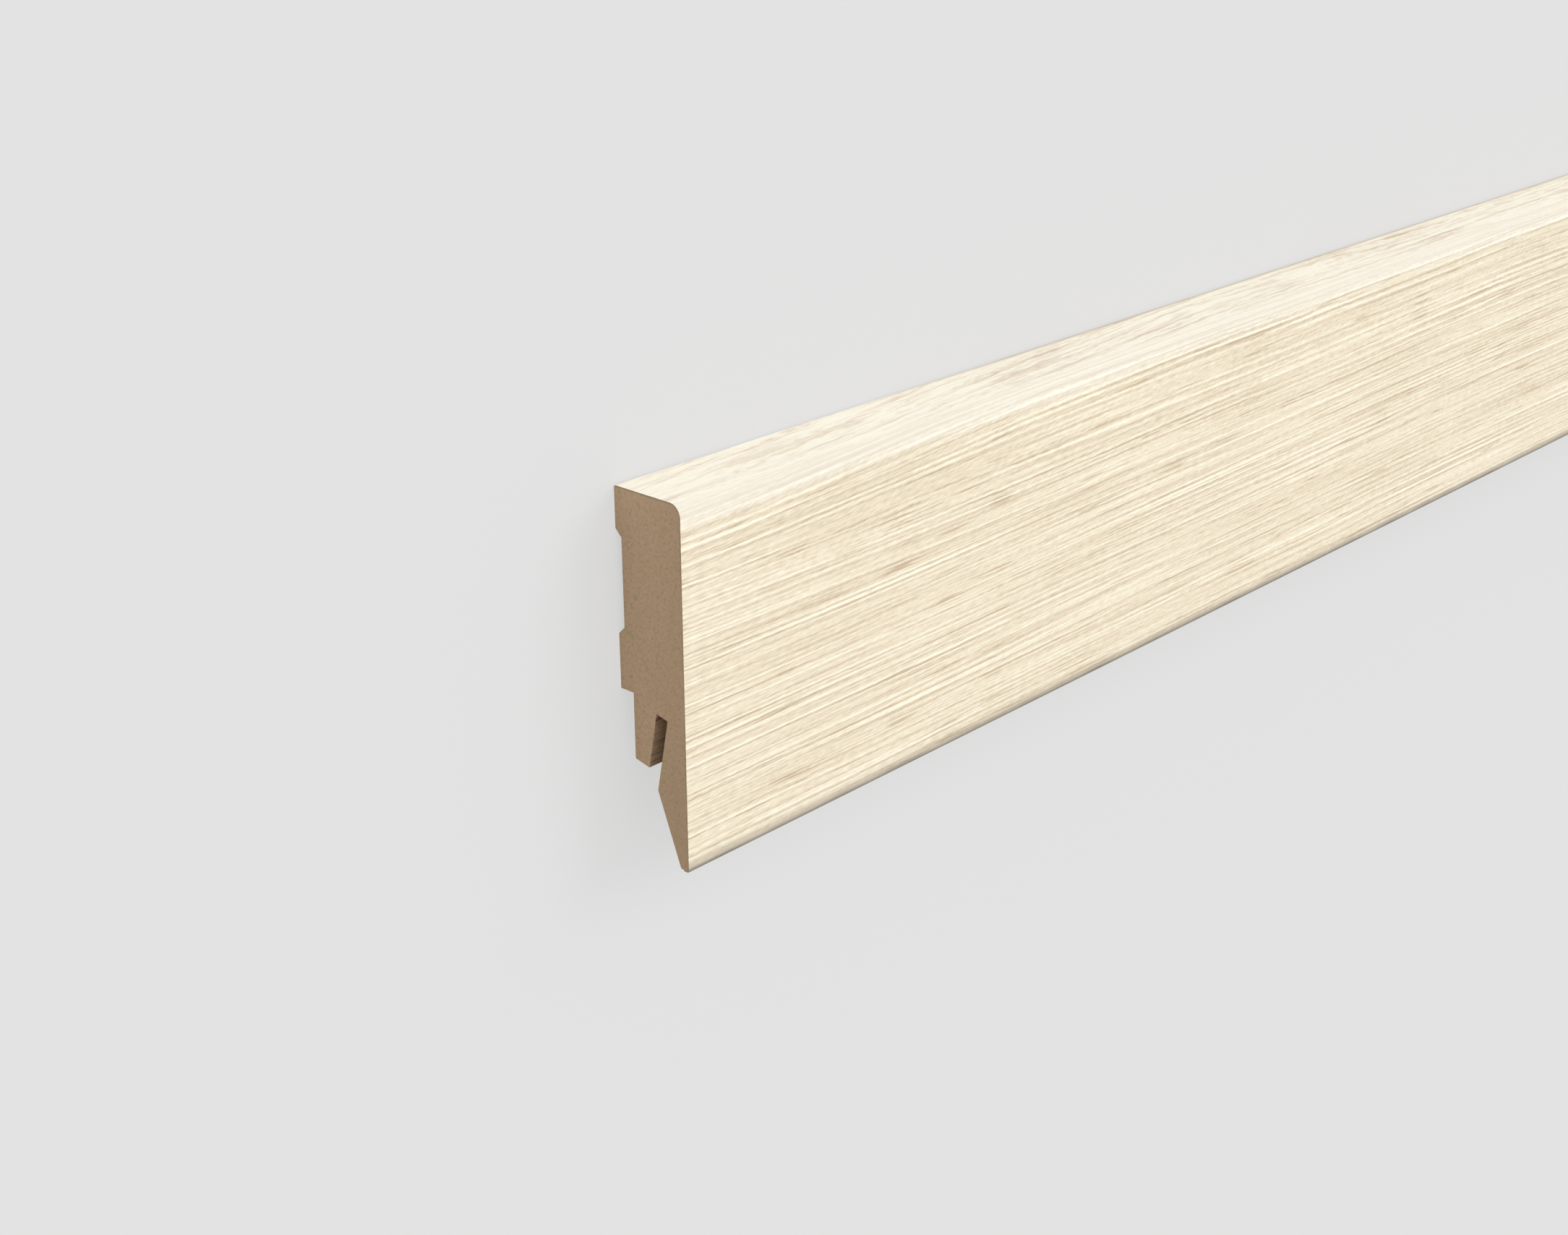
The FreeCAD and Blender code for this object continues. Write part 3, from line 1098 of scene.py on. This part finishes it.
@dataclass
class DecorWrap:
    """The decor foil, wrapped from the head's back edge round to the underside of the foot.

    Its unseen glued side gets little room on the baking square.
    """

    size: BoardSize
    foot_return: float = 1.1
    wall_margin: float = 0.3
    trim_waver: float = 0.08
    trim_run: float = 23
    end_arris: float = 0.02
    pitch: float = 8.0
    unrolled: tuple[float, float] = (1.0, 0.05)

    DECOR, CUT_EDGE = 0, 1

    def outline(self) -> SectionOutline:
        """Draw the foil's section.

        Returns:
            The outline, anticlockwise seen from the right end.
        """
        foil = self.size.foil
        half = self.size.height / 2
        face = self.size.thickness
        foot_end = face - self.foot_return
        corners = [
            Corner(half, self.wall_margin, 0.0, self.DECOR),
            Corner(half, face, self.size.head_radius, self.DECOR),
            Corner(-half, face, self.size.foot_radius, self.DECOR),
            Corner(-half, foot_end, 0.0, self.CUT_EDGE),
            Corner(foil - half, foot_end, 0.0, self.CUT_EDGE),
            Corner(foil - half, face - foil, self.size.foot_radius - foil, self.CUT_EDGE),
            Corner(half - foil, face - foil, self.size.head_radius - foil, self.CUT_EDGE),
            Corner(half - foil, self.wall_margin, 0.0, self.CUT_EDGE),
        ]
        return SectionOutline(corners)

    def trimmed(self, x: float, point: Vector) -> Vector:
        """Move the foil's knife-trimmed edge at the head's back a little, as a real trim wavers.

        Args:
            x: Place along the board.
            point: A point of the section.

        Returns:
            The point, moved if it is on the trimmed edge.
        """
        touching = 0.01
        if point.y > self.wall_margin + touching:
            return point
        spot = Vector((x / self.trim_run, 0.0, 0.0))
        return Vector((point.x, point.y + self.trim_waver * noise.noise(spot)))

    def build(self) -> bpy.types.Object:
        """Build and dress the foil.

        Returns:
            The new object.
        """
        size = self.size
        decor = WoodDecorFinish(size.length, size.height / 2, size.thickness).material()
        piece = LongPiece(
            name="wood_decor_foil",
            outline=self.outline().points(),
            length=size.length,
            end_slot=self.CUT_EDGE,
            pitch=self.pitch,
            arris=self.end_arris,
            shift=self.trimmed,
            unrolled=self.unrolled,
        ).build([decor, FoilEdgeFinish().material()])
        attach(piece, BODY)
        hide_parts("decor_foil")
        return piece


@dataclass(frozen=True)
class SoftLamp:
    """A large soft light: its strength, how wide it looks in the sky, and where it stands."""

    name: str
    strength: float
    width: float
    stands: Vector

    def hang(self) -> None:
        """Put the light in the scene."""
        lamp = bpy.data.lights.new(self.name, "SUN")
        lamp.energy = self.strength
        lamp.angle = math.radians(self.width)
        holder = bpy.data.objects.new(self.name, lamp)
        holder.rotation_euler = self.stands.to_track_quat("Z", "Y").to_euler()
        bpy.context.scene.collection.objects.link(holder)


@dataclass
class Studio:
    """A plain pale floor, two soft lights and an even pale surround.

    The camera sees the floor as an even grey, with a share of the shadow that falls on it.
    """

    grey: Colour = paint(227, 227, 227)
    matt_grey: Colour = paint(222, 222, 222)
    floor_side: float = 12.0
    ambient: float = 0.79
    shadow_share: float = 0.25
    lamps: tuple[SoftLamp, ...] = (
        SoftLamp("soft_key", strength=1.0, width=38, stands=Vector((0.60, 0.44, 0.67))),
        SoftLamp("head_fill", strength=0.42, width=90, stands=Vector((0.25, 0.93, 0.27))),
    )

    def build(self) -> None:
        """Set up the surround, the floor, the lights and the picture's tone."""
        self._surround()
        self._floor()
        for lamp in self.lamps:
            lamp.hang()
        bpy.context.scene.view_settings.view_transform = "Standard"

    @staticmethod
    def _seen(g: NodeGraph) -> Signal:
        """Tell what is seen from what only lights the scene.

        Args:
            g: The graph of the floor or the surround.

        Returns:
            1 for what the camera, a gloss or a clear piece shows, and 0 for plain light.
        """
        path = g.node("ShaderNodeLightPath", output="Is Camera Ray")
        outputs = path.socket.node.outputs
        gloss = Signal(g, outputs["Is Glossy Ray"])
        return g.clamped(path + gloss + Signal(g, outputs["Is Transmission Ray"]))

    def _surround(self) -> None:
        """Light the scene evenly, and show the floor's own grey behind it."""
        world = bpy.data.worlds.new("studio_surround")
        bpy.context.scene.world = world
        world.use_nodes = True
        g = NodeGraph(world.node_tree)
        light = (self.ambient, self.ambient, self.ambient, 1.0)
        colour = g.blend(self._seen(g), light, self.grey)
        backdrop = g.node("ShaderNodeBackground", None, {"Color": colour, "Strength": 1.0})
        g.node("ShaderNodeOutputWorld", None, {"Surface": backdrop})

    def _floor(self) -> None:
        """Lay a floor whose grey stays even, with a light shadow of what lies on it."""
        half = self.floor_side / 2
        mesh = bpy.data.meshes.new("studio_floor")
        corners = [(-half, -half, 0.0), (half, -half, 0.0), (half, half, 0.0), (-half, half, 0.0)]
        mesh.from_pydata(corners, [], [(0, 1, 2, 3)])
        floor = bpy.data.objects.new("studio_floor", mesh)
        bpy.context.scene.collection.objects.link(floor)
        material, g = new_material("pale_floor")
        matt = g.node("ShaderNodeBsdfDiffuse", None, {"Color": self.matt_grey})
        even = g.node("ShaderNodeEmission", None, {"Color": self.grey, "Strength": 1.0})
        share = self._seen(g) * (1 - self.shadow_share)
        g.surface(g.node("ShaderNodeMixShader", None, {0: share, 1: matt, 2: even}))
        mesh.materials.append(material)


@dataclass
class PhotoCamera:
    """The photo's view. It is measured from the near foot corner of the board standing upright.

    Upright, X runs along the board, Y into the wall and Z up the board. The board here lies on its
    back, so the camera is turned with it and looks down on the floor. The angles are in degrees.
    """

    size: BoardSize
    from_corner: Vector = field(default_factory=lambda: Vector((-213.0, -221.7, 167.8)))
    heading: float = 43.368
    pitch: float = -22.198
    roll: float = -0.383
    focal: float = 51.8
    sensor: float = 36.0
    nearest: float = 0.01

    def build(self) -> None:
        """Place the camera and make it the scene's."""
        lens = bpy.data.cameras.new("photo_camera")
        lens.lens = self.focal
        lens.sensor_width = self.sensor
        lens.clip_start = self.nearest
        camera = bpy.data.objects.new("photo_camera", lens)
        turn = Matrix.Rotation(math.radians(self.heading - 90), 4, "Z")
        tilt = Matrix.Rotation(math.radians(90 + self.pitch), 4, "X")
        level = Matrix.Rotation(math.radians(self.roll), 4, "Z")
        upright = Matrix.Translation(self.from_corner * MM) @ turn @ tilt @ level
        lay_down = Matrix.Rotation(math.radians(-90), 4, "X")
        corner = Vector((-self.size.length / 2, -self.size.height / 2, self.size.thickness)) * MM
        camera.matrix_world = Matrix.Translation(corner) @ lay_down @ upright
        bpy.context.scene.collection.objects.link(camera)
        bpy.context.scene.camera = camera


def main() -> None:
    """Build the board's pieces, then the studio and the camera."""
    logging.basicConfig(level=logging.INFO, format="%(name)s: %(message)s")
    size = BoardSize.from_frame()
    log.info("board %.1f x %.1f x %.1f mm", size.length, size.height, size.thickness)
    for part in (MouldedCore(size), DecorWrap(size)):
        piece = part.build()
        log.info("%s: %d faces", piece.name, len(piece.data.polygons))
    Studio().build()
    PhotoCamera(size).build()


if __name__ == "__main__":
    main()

Exercise instructions » Print the listing above from its first line through the line with "the foil's section.", and stop there.

Task solution »
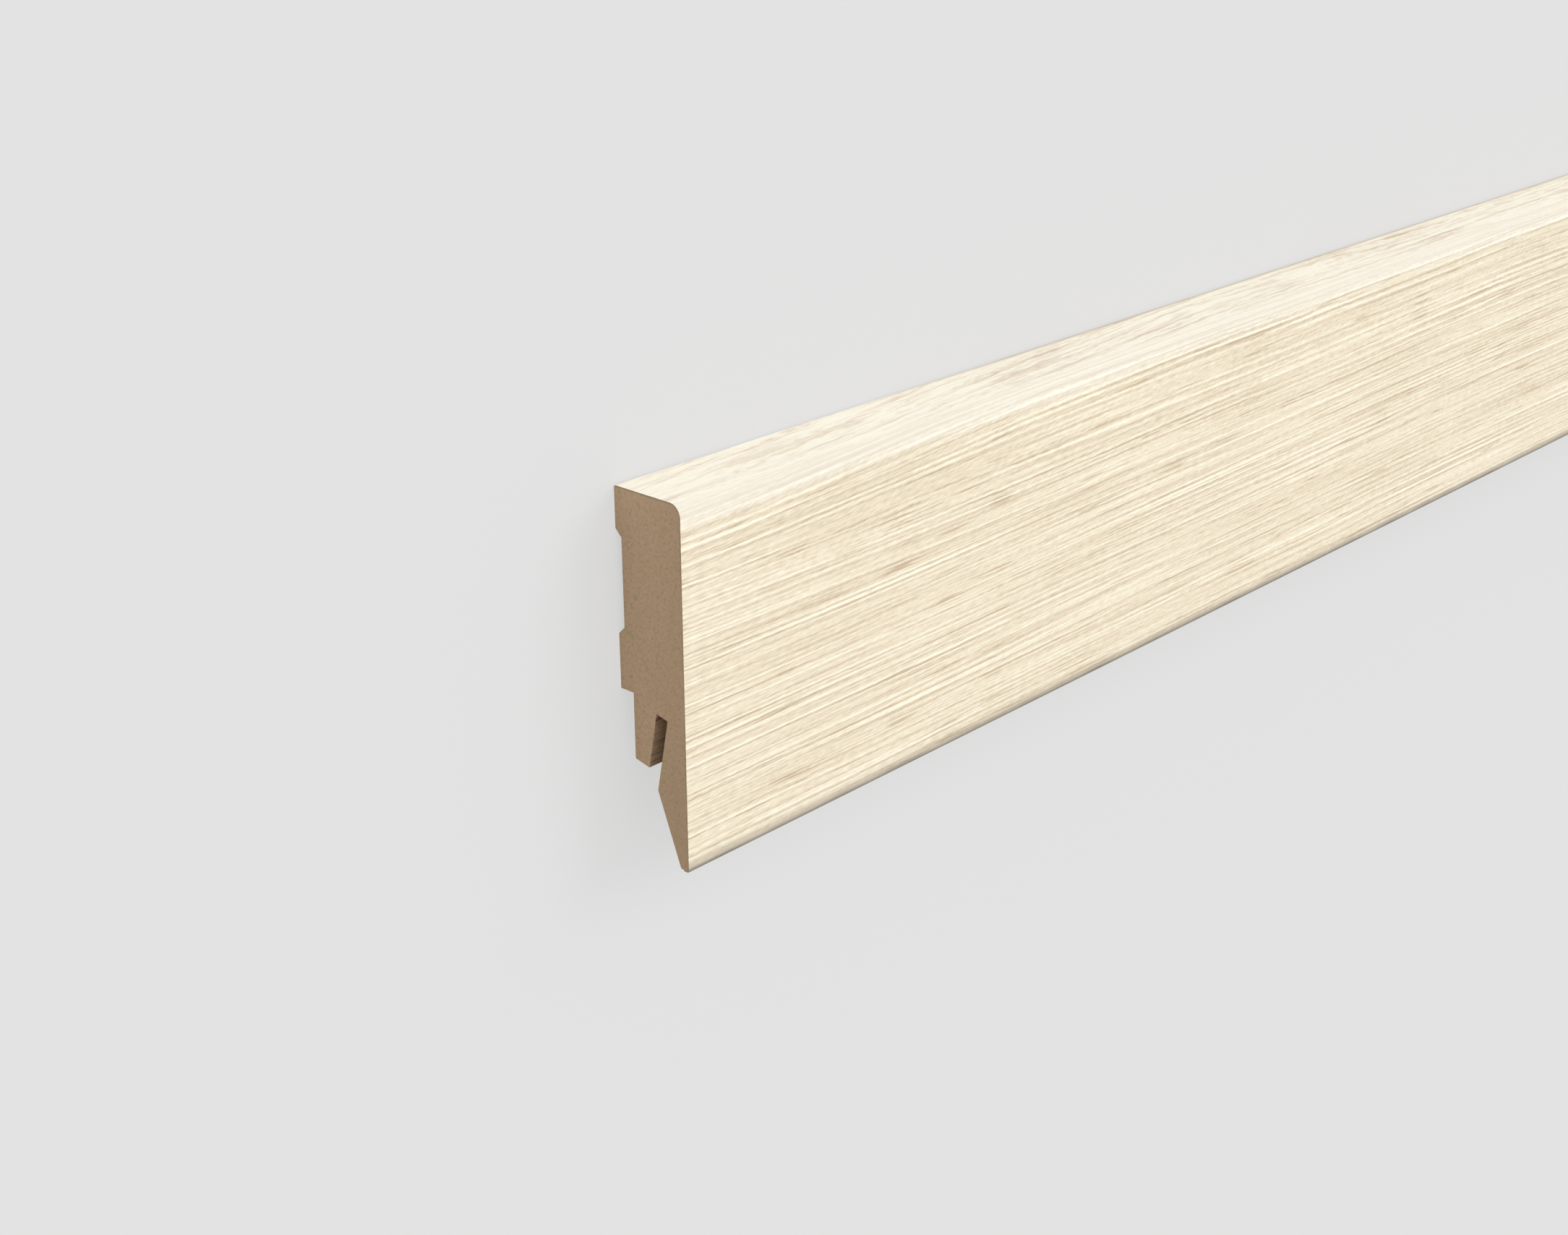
The FreeCAD and Blender code for this object continues. Write part 3, from line 1098 of scene.py on. This part finishes it.
@dataclass
class DecorWrap:
    """The decor foil, wrapped from the head's back edge round to the underside of the foot.

    Its unseen glued side gets little room on the baking square.
    """

    size: BoardSize
    foot_return: float = 1.1
    wall_margin: float = 0.3
    trim_waver: float = 0.08
    trim_run: float = 23
    end_arris: float = 0.02
    pitch: float = 8.0
    unrolled: tuple[float, float] = (1.0, 0.05)

    DECOR, CUT_EDGE = 0, 1

    def outline(self) -> SectionOutline:
        """Draw the foil's section.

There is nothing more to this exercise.